Zambrano awaits next move after solid Class A outing

Righty tosses six shutout innings, may go to Double-A or Triple-A

Zambrano awaits next move after solid Class A outing

DUNEDIN, Fla. -- Carlos Zambrano didn't know exactly where he was going after throwing six shutout innings Sunday evening for Class A Clearwater, but he knew wherever he landed would put him one step closer to joining the Phillies.

Zambrano worked six innings against Dunedin and threw 78 pitches, giving up four hits and two walks while striking out three. Of the 18 outs he recorded, 10 came on the ground. As good as he felt about the outing, he was even more pleased to know he'd be hopping on a plane Monday morning to head to either Double-A Reading or Triple-A Lehigh Valley.

"I'm going to Double-A or Triple-A. And after that, I think I will be ready and I will wait for the call," Zambrano said at Florida Auto Exchange Stadium. "But I feel good. I thank God that all my pitches are working good. We'll see."

Zambrano threw 4 1/3 scoreless innings in his first start with the Clearwater Threshers on Tuesday and probably needs at least one more start before the Phillies consider him for a spot on the Major League roster. He'd be in line to pitch again Friday, when Reading is at home and Lehigh Valley is on the road in Buffalo.

"I'm going to wait for the call," said Zambrano, who signed a Minor League contract he can ask out of if he's not on the Phillies' roster by July 1. "Whatever they want me to do -- one more outing, whatever. ... I'm ready to pitch in the big leagues."

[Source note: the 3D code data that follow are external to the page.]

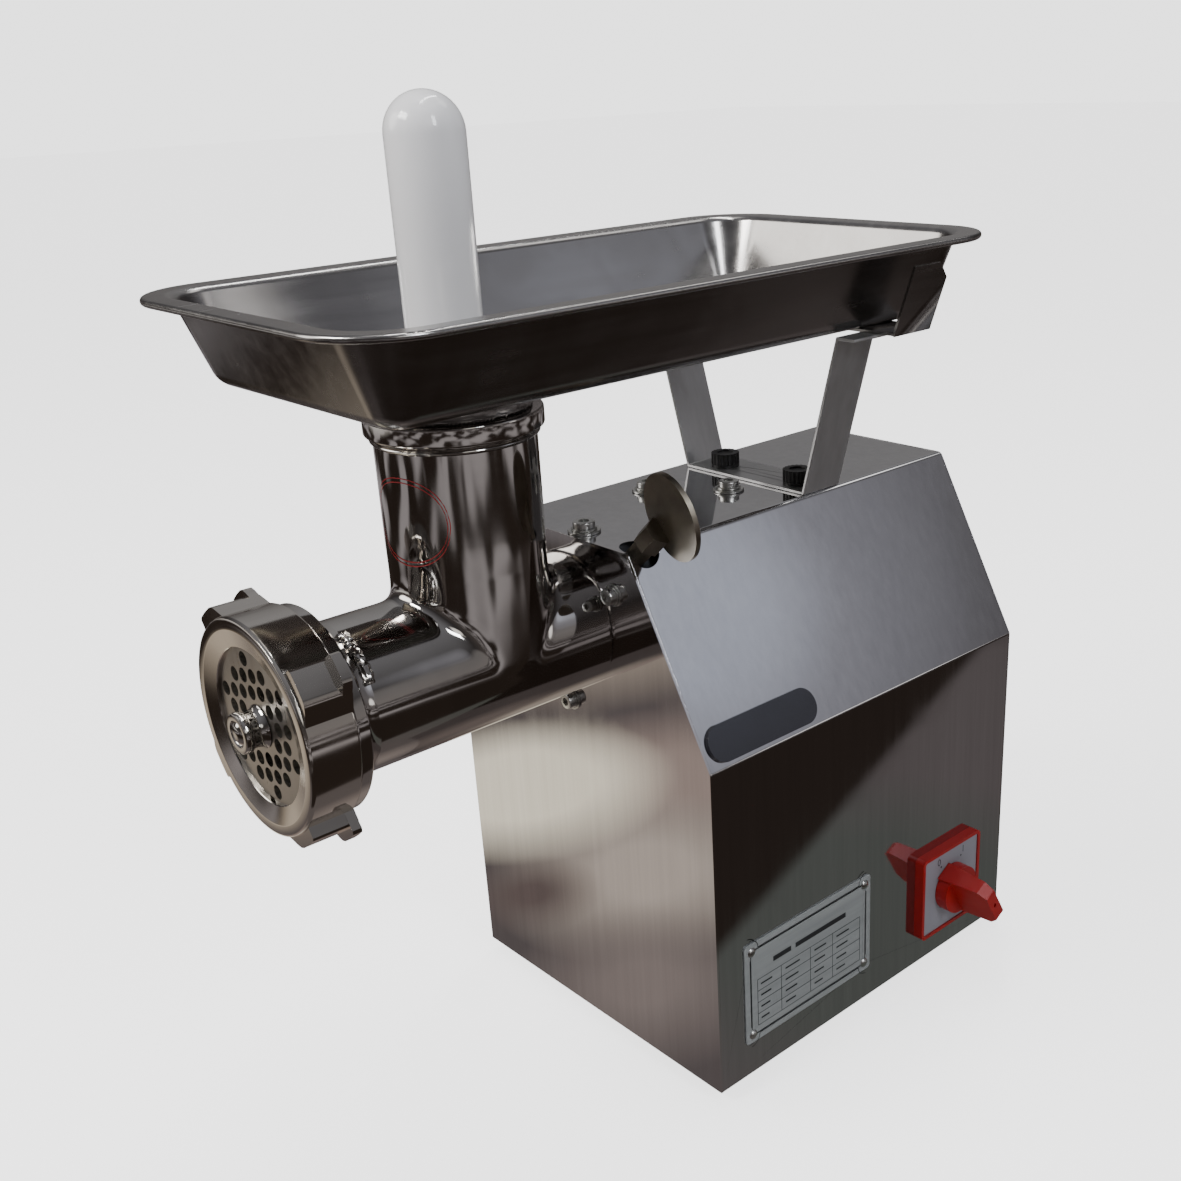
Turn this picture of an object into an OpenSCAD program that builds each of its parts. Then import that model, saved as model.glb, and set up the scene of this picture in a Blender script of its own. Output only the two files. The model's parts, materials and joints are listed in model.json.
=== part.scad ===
// Electric meat grinder: sheet housing with motor and gearbox, cast head, feed tray and stomper.
// The head points towards -Y. The origin is on the resting surface, under the housing's centre.

/* [Housing] */
// Width across the housing sides
body_w = 240; // [224:2:290]
// Length of the housing, front panel to rear panel
body_l = 282; // [262:2:340]
// Height of the housing above its base
body_h = 335; // [330:1:400]
// Height of the knee, where the sides start to lean in
knee_h = 219; // [180:1:240]
// Width of the flat top
top_w = 115.5; // [96:0.5:140]
// Thickness of the housing sheets
sheet_t = 1.5; // [1:0.1:2]
// Outside radius of the folds
bend_r = 4; // [3:0.5:10]
// Thickness of the base plate
base_t = 2; // [1.5:0.5:4]

/* [Feet] */
// Height of the rubber feet
foot_h = 10; // [8:1:20]
// Diameter of the rubber feet
foot_d = 30; // [22:1:40]
// Distance from the housing's edge to a foot's centre
foot_inset = 34; // [26:1:60]

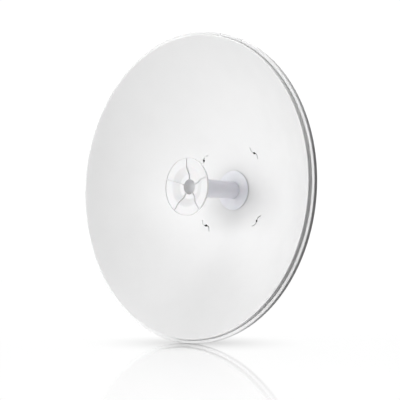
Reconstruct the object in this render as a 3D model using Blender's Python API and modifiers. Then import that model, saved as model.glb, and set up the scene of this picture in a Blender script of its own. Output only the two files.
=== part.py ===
"""Microwave dish antenna, 650 mm across, on a mast bracket.

Metres, +Z up. The dish faces -Y and its axis is horizontal, through the origin.
The origin is the middle of the mast plate's rear face, where the mast is clamped.
Depths are measured along the axis, back from the dish's crest, its foremost circle.
"""

import math

import bmesh
import bpy
from mathutils import Matrix

MM = 0.001
GAP = 0.3 * MM
DRILL_LENGTH = 30 * MM
OVERSHOOT = 1 * MM

# Hexagons as (width across flats, head height, nut height)
STUD_HEXAGON = (8 * MM, 3.5 * MM, 4 * MM)
FOOT_HEXAGON = (10 * MM, 4 * MM, 5 * MM)
BOLT_HEXAGON = (13 * MM, 5.5 * MM, 6.5 * MM)

# Reflector: a pressed steel paraboloid with a stepped rim
CREST_RADIUS = 317 * MM
BOWL_DEPTH = 157.7 * MM
SHEET = 1.6 * MM
LIP_RADIUS = 325 * MM
LIP_DEPTH = 7.5 * MM
SKIRT_DEPTH = 16.2 * MM
FOCAL_LENGTH = CREST_RADIUS**2 / (4 * BOWL_DEPTH)
FEED_HOLE_RADIUS = 34 * MM
LIP_HOLE_CIRCLE = 321.4 * MM
LIP_HOLE_RADIUS = 1.8 * MM
LIP_HOLE_ANGLES = (62.6, 73.4)

# Slots: one S each, across the four studs that carry the hub plate
STUD_CIRCLE = 103 * MM
STUD_ANGLES = tuple(47.5 + 90 * i for i in range(4))
STUD_RADIUS = 2.5 * MM
STUD_CHAMFER = 0.5 * MM
STUD_OVERHANG = 3 * MM
SLOT_LENGTH = 34 * MM
SLOT_WAVE = 25 * MM
SLOT_SWING = 2.5 * MM
SLOT_HALF_WIDTH = 1 * MM

# Feed: a tapered tube between a base flange and the subreflector
FLANGE_RADIUS = 43.1 * MM
FLANGE_FRONT = 151.85 * MM
FLANGE_THICKNESS = 2.6 * MM
TUBE_FRONT_RADIUS = 20.5 * MM
TUBE_REAR_RADIUS = 18 * MM
TUBE_WALL = 2.5 * MM
TUBE_END = 186 * MM
SUB_RADIUS = 60.8 * MM
SUB_FRONT = 1.65 * MM
SUB_LIP_WIDTH = 1.5 * MM
SUB_LIP_HEIGHT = 2 * MM
SUB_SHELL = 3 * MM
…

Zambrano acknowledged that there is a massive difference between pitching against the Dunedin Blue Jays and a Major League lineup. But he was happy with the way he threw Sunday, working quick innings and forcing hitters to put the ball on the ground. He looked especially sharp in his first two innings, perfect frames with six groundouts on 18 pitches, including 13 strikes, and he touched 90 mph with his sinker in the first inning.

"That's the idea. The idea is to build up the arm and innings and pitch count and be ready for the big leagues," Zambrano said. "Today was good. If I keep throwing strikes like I did today, like I've been doing in the Minor Leagues -- obviously, the more you go up the leagues, you will find better hitters. And of course in the big leagues, you have to pitch [like you're] capable of pitching in the big leagues."

Zambrano has struggled with his command throughout his career, and that was again the case last season with the Marlins. He went 7-10 with a 4.49 ERA and walked 75 batters in 132 1/3 innings.

"It's easier when you throw strikes. When I'm throwing strikes, when the sinker's working, when everything's working, just let them play pepper with the shortstop, third baseman, whatever," he said. "I'm a ground-ball pitcher. I demonstrated that today, but this is not the level that I want to play.

"I want to play at the high level, which is the big leagues, and I'm preparing myself for that."

That's what Zambrano worked toward all spring, as he threw bullpen sessions and faced hitters at the University of Miami. It's been on his mind since he chose to sign with the Phillies over the Orioles and Blue Jays, in part because he'll get to make a few trips back home to Miami but more importantly because he likes the Phillies' chances of competing in the National League East.

And he hopes that, when he arrives at whatever destination the Phillies set for him Monday morning, he's only one step away from getting there.

"When I did the showcase, it was Baltimore, [the] Blue Jays and the Phillies. I chose this team because I think they have more chances," Zambrano said. "Nothing wrong with Baltimore or [Toronto], but I like this team better. I think this team has a chance, the material to compete. I'm not saying Baltimore or the Blue Jays don't have it. They both have a great, great team, but I decided to come here."